= DESCRIPTION OF THE TASK =
Begin at the first line and end at the line containing "# Outlines, seen". Extract exactly those lines.
-- start of GIVEN INFORMATION --
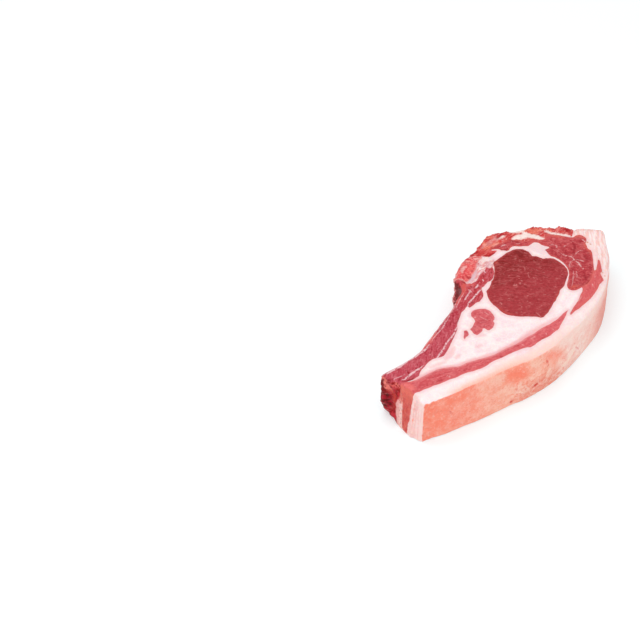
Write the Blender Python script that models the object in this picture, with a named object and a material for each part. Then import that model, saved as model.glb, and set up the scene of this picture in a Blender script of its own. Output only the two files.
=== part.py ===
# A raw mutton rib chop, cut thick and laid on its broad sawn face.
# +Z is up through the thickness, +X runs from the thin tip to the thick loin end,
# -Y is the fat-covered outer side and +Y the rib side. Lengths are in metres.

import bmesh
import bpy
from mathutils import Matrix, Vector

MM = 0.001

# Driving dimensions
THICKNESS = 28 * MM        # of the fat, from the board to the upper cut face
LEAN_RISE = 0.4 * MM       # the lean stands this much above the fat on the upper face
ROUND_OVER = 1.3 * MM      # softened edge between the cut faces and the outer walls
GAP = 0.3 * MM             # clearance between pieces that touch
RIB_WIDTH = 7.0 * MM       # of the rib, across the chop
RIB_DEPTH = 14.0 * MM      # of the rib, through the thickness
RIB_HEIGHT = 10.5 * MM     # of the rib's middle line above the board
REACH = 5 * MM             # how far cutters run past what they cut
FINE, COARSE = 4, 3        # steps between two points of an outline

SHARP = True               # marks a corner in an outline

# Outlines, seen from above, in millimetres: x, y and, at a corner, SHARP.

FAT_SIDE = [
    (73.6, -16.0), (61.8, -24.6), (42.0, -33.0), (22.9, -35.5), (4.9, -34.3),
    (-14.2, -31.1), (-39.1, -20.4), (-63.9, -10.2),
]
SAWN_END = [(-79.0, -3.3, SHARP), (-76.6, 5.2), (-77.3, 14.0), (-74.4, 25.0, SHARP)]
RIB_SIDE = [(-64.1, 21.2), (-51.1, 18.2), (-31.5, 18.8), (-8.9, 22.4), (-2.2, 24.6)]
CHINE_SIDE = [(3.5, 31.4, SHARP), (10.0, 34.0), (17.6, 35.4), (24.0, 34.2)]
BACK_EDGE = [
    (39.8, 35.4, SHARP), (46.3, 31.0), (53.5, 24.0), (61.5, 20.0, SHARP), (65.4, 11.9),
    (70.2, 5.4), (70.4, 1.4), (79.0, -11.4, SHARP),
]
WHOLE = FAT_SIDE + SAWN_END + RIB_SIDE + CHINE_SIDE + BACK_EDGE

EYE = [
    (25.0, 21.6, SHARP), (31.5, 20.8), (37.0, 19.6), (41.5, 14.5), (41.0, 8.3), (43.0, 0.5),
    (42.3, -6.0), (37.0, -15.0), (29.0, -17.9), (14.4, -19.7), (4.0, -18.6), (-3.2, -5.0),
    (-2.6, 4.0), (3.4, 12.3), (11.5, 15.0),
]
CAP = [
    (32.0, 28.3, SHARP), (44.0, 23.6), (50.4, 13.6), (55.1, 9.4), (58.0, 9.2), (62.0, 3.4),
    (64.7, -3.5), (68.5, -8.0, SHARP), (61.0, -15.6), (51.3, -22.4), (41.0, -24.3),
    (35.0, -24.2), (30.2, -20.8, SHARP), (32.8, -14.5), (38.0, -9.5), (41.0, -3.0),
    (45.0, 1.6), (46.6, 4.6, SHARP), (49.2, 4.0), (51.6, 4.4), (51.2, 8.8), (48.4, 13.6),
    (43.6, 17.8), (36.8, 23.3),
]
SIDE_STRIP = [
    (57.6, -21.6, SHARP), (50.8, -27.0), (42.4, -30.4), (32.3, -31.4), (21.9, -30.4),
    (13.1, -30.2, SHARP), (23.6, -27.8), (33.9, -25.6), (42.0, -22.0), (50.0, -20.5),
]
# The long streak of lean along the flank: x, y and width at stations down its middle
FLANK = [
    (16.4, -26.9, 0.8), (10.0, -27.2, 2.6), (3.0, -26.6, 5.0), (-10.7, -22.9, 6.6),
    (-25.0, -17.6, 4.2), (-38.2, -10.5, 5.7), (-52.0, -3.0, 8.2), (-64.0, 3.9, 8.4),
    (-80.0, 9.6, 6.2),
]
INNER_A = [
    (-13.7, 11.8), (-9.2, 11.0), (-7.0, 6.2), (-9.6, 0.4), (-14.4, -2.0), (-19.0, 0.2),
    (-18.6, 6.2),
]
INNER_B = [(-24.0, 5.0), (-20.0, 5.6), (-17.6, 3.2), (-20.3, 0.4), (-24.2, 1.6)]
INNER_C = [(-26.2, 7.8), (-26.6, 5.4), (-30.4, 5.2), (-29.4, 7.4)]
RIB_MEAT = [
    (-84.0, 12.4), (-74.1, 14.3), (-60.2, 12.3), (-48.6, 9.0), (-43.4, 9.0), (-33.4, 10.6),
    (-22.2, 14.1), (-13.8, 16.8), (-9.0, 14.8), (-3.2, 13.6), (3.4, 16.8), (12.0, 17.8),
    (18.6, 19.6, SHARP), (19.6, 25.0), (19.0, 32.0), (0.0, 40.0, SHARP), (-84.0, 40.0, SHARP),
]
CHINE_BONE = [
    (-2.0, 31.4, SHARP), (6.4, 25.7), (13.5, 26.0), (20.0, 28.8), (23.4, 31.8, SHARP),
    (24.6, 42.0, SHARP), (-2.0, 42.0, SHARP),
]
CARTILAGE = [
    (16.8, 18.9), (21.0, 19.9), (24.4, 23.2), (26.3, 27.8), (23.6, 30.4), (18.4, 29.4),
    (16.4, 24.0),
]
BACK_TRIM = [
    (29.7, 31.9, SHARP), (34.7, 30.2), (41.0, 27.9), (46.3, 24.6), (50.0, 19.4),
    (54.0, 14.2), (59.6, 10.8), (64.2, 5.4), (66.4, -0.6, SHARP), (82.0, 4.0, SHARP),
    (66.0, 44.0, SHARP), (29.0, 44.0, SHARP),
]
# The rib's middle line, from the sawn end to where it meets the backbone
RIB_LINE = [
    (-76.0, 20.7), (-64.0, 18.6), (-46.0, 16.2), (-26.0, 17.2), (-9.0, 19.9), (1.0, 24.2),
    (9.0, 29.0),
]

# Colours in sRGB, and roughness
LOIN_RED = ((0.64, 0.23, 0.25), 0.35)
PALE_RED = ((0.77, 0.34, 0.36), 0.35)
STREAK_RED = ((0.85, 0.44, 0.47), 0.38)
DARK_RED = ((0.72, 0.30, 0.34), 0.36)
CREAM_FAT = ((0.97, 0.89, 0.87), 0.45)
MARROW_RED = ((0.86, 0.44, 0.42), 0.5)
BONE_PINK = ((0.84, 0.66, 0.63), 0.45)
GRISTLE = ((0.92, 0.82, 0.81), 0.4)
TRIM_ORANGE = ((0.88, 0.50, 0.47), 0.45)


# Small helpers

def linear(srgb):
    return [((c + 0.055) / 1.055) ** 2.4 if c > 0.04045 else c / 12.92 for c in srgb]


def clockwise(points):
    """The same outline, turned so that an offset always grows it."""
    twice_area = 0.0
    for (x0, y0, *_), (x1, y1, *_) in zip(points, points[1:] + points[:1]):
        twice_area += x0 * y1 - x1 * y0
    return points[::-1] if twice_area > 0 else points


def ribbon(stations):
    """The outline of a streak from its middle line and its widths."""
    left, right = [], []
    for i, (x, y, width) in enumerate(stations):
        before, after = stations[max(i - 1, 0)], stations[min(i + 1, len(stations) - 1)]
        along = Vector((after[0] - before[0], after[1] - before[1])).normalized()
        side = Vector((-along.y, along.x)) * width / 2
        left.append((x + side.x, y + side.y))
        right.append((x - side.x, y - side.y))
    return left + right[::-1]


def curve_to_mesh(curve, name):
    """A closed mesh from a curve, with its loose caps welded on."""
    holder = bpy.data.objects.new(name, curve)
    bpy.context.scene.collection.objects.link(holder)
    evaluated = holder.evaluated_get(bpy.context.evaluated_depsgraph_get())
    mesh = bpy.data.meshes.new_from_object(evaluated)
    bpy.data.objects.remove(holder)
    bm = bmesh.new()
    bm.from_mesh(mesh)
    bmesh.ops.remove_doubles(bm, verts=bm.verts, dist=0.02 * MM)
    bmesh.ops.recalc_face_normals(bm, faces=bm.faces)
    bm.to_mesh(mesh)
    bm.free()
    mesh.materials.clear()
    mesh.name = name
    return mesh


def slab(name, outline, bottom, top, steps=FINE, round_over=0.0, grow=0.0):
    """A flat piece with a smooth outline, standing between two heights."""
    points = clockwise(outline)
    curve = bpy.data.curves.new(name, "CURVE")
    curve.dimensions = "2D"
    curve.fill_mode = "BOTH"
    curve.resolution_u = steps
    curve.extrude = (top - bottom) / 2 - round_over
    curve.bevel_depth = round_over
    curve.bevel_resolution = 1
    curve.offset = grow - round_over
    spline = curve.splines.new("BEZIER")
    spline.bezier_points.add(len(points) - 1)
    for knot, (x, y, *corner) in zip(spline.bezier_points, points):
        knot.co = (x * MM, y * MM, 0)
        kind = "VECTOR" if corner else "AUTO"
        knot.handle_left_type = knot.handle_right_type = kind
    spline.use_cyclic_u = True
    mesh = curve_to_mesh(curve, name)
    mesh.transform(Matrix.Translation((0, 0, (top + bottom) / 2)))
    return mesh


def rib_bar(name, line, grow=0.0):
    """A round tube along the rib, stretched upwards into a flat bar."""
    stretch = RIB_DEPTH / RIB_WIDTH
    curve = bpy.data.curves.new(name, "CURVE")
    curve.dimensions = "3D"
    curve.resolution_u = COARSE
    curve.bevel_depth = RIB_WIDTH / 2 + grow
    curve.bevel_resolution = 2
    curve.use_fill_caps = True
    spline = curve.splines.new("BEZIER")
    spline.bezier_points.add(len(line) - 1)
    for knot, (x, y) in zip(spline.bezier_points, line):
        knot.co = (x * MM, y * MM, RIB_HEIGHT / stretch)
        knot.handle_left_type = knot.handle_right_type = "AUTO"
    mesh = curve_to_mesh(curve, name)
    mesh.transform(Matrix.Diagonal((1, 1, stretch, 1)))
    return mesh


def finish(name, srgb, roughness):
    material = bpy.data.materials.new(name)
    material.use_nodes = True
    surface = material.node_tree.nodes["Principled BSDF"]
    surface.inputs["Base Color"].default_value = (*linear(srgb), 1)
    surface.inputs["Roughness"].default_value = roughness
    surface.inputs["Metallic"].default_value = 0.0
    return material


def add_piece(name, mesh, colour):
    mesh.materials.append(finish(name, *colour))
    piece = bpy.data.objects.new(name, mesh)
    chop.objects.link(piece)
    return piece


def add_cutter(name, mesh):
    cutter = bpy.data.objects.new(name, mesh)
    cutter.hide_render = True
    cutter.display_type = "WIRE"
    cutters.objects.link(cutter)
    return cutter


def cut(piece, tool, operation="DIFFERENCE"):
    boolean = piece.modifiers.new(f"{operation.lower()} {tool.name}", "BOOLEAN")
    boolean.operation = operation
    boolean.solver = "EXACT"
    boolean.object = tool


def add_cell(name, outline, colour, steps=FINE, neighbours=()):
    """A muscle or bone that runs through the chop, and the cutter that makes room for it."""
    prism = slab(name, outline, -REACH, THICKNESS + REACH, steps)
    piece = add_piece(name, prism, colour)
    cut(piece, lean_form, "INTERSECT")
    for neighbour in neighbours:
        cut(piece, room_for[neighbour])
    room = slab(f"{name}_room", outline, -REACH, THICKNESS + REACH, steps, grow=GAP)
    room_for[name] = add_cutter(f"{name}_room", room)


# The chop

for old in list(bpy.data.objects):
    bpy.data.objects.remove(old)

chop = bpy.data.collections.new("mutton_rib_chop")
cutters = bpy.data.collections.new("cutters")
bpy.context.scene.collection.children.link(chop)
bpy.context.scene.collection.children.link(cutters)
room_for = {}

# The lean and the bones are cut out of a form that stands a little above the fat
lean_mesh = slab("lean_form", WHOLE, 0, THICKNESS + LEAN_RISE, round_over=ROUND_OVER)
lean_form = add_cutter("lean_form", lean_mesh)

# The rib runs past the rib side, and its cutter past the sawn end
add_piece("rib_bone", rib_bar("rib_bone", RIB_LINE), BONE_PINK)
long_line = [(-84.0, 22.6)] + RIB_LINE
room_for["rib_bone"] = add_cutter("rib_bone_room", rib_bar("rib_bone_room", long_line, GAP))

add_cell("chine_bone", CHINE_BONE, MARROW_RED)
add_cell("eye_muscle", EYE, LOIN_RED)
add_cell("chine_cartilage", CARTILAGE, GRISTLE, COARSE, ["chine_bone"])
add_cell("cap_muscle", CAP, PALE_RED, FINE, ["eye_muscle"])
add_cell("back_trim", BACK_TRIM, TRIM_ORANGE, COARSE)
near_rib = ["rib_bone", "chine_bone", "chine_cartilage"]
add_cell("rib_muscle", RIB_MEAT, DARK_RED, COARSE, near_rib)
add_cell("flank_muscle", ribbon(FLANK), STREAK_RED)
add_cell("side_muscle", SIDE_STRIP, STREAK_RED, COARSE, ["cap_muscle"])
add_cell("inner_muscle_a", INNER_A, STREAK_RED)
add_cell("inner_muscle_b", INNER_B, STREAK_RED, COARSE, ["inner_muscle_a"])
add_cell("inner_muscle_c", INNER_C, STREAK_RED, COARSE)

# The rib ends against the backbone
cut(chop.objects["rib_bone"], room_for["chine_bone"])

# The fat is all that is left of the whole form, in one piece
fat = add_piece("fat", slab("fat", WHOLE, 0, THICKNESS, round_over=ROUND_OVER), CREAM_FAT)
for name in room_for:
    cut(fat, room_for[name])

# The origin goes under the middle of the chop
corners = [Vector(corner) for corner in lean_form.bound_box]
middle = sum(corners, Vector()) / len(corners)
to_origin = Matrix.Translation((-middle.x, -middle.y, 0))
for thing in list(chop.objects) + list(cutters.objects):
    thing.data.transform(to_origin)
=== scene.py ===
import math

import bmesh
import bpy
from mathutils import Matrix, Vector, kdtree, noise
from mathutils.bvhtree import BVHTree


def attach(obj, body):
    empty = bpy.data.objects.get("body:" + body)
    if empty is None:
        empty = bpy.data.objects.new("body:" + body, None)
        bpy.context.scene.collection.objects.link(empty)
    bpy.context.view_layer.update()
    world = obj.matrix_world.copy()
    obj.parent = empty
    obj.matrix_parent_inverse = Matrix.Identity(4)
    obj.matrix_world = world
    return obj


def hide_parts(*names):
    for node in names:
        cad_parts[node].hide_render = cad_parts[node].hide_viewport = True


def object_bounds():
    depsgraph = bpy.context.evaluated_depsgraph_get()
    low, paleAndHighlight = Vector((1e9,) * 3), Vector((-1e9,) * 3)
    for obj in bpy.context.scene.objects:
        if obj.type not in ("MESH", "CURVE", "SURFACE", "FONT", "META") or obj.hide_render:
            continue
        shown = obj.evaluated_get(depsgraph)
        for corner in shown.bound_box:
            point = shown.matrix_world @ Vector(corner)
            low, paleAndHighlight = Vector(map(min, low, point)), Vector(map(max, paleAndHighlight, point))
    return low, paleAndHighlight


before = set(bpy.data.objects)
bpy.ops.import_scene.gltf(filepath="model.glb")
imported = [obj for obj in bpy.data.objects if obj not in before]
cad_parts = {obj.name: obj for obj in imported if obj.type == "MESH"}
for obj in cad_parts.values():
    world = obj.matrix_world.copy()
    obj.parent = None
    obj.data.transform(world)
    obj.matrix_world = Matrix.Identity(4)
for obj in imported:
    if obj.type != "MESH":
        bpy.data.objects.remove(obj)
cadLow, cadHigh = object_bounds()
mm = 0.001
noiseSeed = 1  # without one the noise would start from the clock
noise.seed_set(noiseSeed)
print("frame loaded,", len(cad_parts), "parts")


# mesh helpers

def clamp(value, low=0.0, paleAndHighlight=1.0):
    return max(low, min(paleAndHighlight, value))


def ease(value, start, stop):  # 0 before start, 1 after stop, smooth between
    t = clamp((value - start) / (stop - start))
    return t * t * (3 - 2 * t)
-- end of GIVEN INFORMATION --
= EXPECTED OUTPUT =
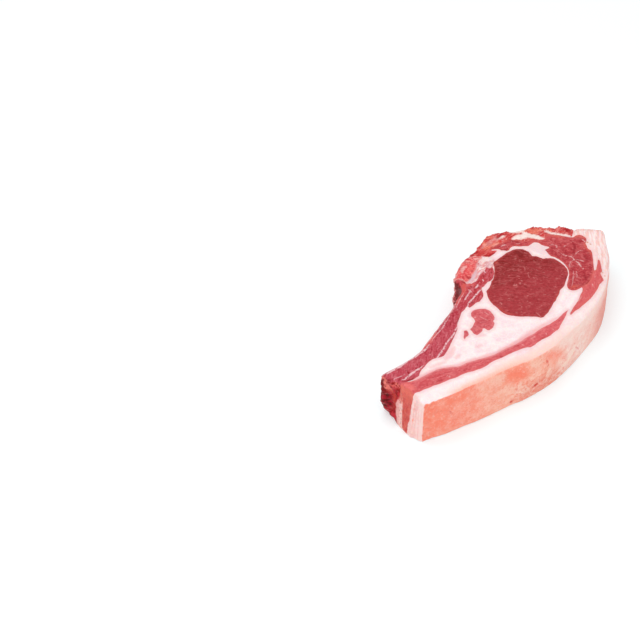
Write the Blender Python script that models the object in this picture, with a named object and a material for each part. Then import that model, saved as model.glb, and set up the scene of this picture in a Blender script of its own. Output only the two files.
=== part.py ===
# A raw mutton rib chop, cut thick and laid on its broad sawn face.
# +Z is up through the thickness, +X runs from the thin tip to the thick loin end,
# -Y is the fat-covered outer side and +Y the rib side. Lengths are in metres.

import bmesh
import bpy
from mathutils import Matrix, Vector

MM = 0.001

# Driving dimensions
THICKNESS = 28 * MM        # of the fat, from the board to the upper cut face
LEAN_RISE = 0.4 * MM       # the lean stands this much above the fat on the upper face
ROUND_OVER = 1.3 * MM      # softened edge between the cut faces and the outer walls
GAP = 0.3 * MM             # clearance between pieces that touch
RIB_WIDTH = 7.0 * MM       # of the rib, across the chop
RIB_DEPTH = 14.0 * MM      # of the rib, through the thickness
RIB_HEIGHT = 10.5 * MM     # of the rib's middle line above the board
REACH = 5 * MM             # how far cutters run past what they cut
FINE, COARSE = 4, 3        # steps between two points of an outline

SHARP = True               # marks a corner in an outline

# Outlines, seen from above, in millimetres: x, y and, at a corner, SHARP.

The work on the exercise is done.